My current GTD system

Before reading the book, I was using a combination of a calendar and multiple Google-Keep lists to stay organized. I also started a somewhat useable digital general reference system, and barely even required a physical one to notice that it’s missing.

Both of these evolved significantly over the course of the last year. It’s been close to half a year since I finished GTD for the second time.

I switched to todo.txt with the todo.sh cli about three months ago, and certainly haven’t regretted doing so. Synchronization of todo.txt-files happens through a private git repository, cloned on each of my computers. I’m considering a switch to a nextcloud instance, but I haven’t thought that through yet. Seeing when an item has been added or last modified (with git blame) is a feature I use, after all. Using the vanilla version up until a few days ago, I just realized there is a number of useful extensions out there. I was looking for a specific one. Of course, it didn’t exist, so I’ll write it sometime soon.

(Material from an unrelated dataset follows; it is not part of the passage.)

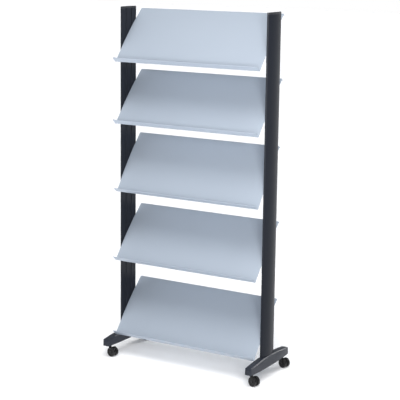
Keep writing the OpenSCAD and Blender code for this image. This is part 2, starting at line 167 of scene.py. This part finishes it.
def moulded_plastic(name, dark, light, rough, grain_scale, grain_depth, edge, specular=0.4):
    """Moulded plastic with a spark-eroded grain, slight cloudiness and soft edges. Its colour
    drifts from dark to light, and edge is the radius that its edges seem to have."""
    roughness_drift = 0.05
    material, shader = new_material(name)
    clouds = noise(material, object_coordinates(material), scale=14.0, detail=4.0)
    grain = noise(material, object_coordinates(material), grain_scale, detail=3.0, roughness=0.6)
    link(material, mix_colors(material, clouds, dark, light), shader.inputs["Base Color"])
    link(material, remap(material, clouds, rough - roughness_drift, rough + roughness_drift),
         shader.inputs["Roughness"])
    shader.inputs["Specular IOR Level"].default_value = specular
    soft_edges = rounded_edges(material, edge)
    link(material, bump(material, grain, grain_depth, strength=0.7, normal=soft_edges),
         shader.inputs["Normal"])
    return material


def powder_coat(name, dark, light):
    """Satin powder coat on sheet steel: orange peel, metallic flecks, slight cloudiness."""
    fleck_gain = 1.22
    material, shader = new_material(name)
    vector = object_coordinates(material)
    clouds = noise(material, vector, scale=2.2, detail=3.0)
    flecks = noise(material, vector, scale=2600.0, detail=1.0)
    peel = noise(material, vector, scale=420.0, detail=2.0)
    base = mix_colors(material, clouds, dark, light)
    bright = tuple(min(1.0, fleck_gain * c) for c in light)
    shown = remap(material, flecks, 0.0, 0.30, from_low=0.55, from_high=0.75)
    link(material, mix_colors(material, shown, base, bright), shader.inputs["Base Color"])
    shader.inputs["Metallic"].default_value = 0.25
    link(material, remap(material, flecks, 0.50, 0.42), shader.inputs["Roughness"])
    shader.inputs["Coat Weight"].default_value = 0.12
    shader.inputs["Coat Roughness"].default_value = 0.25
    soft_edges = rounded_edges(material, 0.6 * MM)
    link(material, bump(material, peel, 0.04 * MM, strength=0.35, normal=soft_edges),
         shader.inputs["Normal"])
    return material


def zinc_plate():
    """Bright zinc plating with a slight yellow-blue mottling."""
    material, shader = new_material("zinc_plate")
    mottle = noise(material, object_coordinates(material), scale=160.0, detail=4.0)
    along_y = object_coordinates(material, stretch=(3000, 200, 3000))
    scratches = noise(material, along_y, scale=1.0, detail=2.0)
    link(material, mix_colors(material, mottle, (0.52, 0.53, 0.56), (0.66, 0.64, 0.58)),
         shader.inputs["Base Color"])
    shader.inputs["Metallic"].default_value = 1.0
    link(material, remap(material, scratches, 0.24, 0.42), shader.inputs["Roughness"])
    soft_edges = rounded_edges(material, 0.4 * MM)
    link(material, bump(material, scratches, 0.01 * MM, strength=0.4, normal=soft_edges),
         shader.inputs["Normal"])
    return material


# The keys are the material slots of the record.
MATERIALS = {
    "upright_coat": upright_coat(),
    "cap_plastic": moulded_plastic(
        "black_cap_plastic", dark=(0.014, 0.015, 0.018), light=(0.020, 0.021, 0.025),
        rough=0.5, grain_scale=1500, grain_depth=0.05 * MM, edge=1.2 * MM),
    "foot_plastic": moulded_plastic(
        "grey_foot_plastic", dark=(0.017, 0.020, 0.028), light=(0.023, 0.027, 0.037),
        rough=0.40, grain_scale=900, grain_depth=0.05 * MM, edge=0.9 * MM, specular=0.25),
    "shelf_paint": powder_coat(
        "silver_blue_powder_coat", dark=(0.345, 0.395, 0.465), light=(0.375, 0.425, 0.495)),
    "bracket_paint": powder_coat(
        "bracket_powder_coat", dark=(0.325, 0.375, 0.445), light=(0.355, 0.405, 0.475)),
    "zinc_plate": zinc_plate(),
    "black_oxide": moulded_plastic(
        "black_oxide_steel", dark=(0.016, 0.016, 0.018), light=(0.024, 0.024, 0.027),
        rough=0.35, grain_scale=2000, grain_depth=0.01 * MM, edge=0.4 * MM),
    "caster_plastic": moulded_plastic(
        "black_caster_nylon", dark=(0.005, 0.005, 0.006), light=(0.009, 0.009, 0.01),
        rough=0.36, grain_scale=1200, grain_depth=0.03 * MM, edge=0.8 * MM, specular=0.3),
    "wheel_plastic": moulded_plastic(
        "black_wheel_nylon", dark=(0.003, 0.003, 0.004), light=(0.006, 0.006, 0.007),
        rough=0.27, grain_scale=1600, grain_depth=0.01 * MM, edge=1.2 * MM, specular=0.32),
}


def paint_nodes():
    """Every CAD node gets the detailed material of its slot in the record."""
    for subpart in frame["record"]["subparts"]:
        node = frame["nodes"][subpart["node"]]
        node.data.materials.clear()
        node.data.materials.append(MATERIALS[subpart["material_slot"]])


# ---------------------------------------------------------------- surroundings


def pale_floor():
    """A large plain floor that melts into the white background. It glows a little, so that its
    shadows stay pale."""
    side = 60
    bpy.ops.mesh.primitive_plane_add(size=side, location=(0, 0, 0))
    floor = bpy.context.object
    floor.name = "floor"
    material, shader = new_material("pale_floor")
    shader.inputs["Base Color"].default_value = (0.96, 0.96, 0.97, 1)
    shader.inputs["Emission Color"].default_value = (0.95, 0.97, 1.0, 1)
    shader.inputs["Emission Strength"].default_value = 0.05
    shader.inputs["Roughness"].default_value = 0.7
    shader.inputs["Specular IOR Level"].default_value = 0.15
    floor.data.materials.append(material)


def white_surroundings(front_strength, rear_strength):
    """White to the camera. To everything else a soft light, which goes from front_strength at
    the front (-Y) to rear_strength behind."""
    reach = 0.6  # how far towards front and rear the strength goes on changing, 1 being all the way
    world = bpy.data.worlds.new("studio")
    world.use_nodes = True
    bpy.context.scene.world = world
    nodes, links = world.node_tree.nodes, world.node_tree.links
    coordinates = nodes.new("ShaderNodeTexCoord")
    direction = nodes.new("ShaderNodeSeparateXYZ")
    links.new(coordinates.outputs["Generated"], direction.inputs["Vector"])
    ramp = nodes.new("ShaderNodeMapRange")
    ramp.inputs["From Min"].default_value = -reach
    ramp.inputs["From Max"].default_value = reach
    ramp.inputs["To Min"].default_value = front_strength
    ramp.inputs["To Max"].default_value = rear_strength
    links.new(direction.outputs["Y"], ramp.inputs["Value"])
    soft = nodes["Background"]
    soft.inputs["Color"].default_value = (0.93, 0.965, 1.0, 1)
    links.new(ramp.outputs["Result"], soft.inputs["Strength"])
    white = nodes.new("ShaderNodeBackground")
    white.inputs["Strength"].default_value = 1.0
    white.inputs["Color"].default_value = (1, 1, 1, 1)
    path = nodes.new("ShaderNodeLightPath")
    mix = nodes.new("ShaderNodeMixShader")
    is_camera, for_others, for_camera = mix.inputs
    links.new(path.outputs["Is Camera Ray"], is_camera)
    links.new(soft.outputs["Background"], for_others)
    links.new(white.outputs["Background"], for_camera)
    links.new(mix.outputs["Shader"], nodes["World Output"].inputs["Surface"])


def soft_light(name, place, aim, size, spread, power, color):
    """A square area light at place, pointing at aim. Its light fans out over spread degrees."""
    data = bpy.data.lights.new(name, "AREA")
    data.shape = "SQUARE"
    data.size = size
    data.spread = math.radians(spread)
    data.energy = power
    data.color = color
    light = bpy.data.objects.new(name, data)
    light.location = place
    light.rotation_euler = (Vector(aim) - Vector(place)).to_track_quat("-Z", "Y").to_euler()
    bpy.context.scene.collection.objects.link(light)


def sun_light(name, azimuth, height, spread, strength):
    """A white sun, spread degrees across. It stands height degrees up and azimuth degrees round
    from the front (-Y) towards +X."""
    azimuth, height = math.radians(azimuth), math.radians(height)
    data = bpy.data.lights.new(name, "SUN")
    data.angle = math.radians(spread)
    data.energy = strength
    light = bpy.data.objects.new(name, data)
    level = math.cos(height)
    source = Vector((math.sin(azimuth) * level, -math.cos(azimuth) * level, math.sin(height)))
    light.rotation_euler = (-source).to_track_quat("-Z", "Y").to_euler()
    bpy.context.scene.collection.objects.link(light)


def studio_camera(place, yaw, pitch, roll, focal, shift):
    """A camera at place. yaw turns it left of +Y, pitch tips it down and roll lifts its right
    side, all in degrees. focal and shift are in sensor widths."""
    yaw, pitch, roll = (math.radians(a) for a in (yaw, pitch, roll))
    ahead = math.cos(pitch)
    forward = Vector((-math.sin(yaw) * ahead, math.cos(yaw) * ahead, -math.sin(pitch)))
    level = Vector((math.cos(yaw), math.sin(yaw), 0))
    upright = level.cross(forward)
    right = level * math.cos(roll) + upright * math.sin(roll)
    up = -level * math.sin(roll) + upright * math.cos(roll)
    data = bpy.data.cameras.new("studio_camera")
    data.sensor_width = SENSOR_MM
    data.lens = focal * SENSOR_MM
    data.shift_x, data.shift_y = shift
    data.clip_end = 100  # beyond the far corners of the floor
    camera = bpy.data.objects.new("studio_camera", data)
    axes = Matrix((right, up, -forward)).transposed()
    camera.matrix_world = Matrix.Translation(place) @ axes.to_4x4()
    bpy.context.scene.collection.objects.link(camera)
    bpy.context.scene.camera = camera


# ---------------------------------------------------------------- the scene

paint_nodes()

rack_top = cad_box[1][2]
upper_shelves = (0.05, 0, rack_top / 2 + 0.6)

pale_floor()
white_surroundings(front_strength=0.31, rear_strength=0.39)
soft_light("key", place=(1.9, -2.7, rack_top - 0.1), aim=upper_shelves,
           size=1.6, spread=80, power=30, color=(1.0, 0.99, 0.98))
sun_light("overhead", azimuth=20, height=72, spread=46, strength=2.1)
sun_light("rim", azimuth=160, height=26, spread=15, strength=1.1)

studio_camera(place=(2.8431, -4.8467, 1.9396), yaw=30.757, pitch=10.763, roll=0.592,
              focal=3.0973, shift=(0.0269, -0.05))
bpy.context.scene.view_settings.view_transform = "Standard"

My analog reference file system is a collection of (differently colored) folders, and pretty boring overall. Digitally, it’s a bigger collection of text files, also synced via git, and searched through with the fuzzy search tool broot.

Noteworthy Quotes

Since there are one or more quotes on each (!) page (up to three, actually), here is a collection of quotes I found the most intriguing or noteworthy. Those that are only quoted from other people are noted as such, the others I assume are ‘said’ from David Allen himself.

The winds and waves are always on the side of the ablest navigators. - Edward Gibbon

Think like a man of action, act like a man of thought. - Henri Bergson

Rule your mind or it will rule you. - Horace

Boy, that was an amorphous blob of undoability! A biotech-manager about her to-do-list after one of his seminars.

There is no reason to ever have the same thought twice, unless you like having that thought.

have you envisioned wild success about anything lately?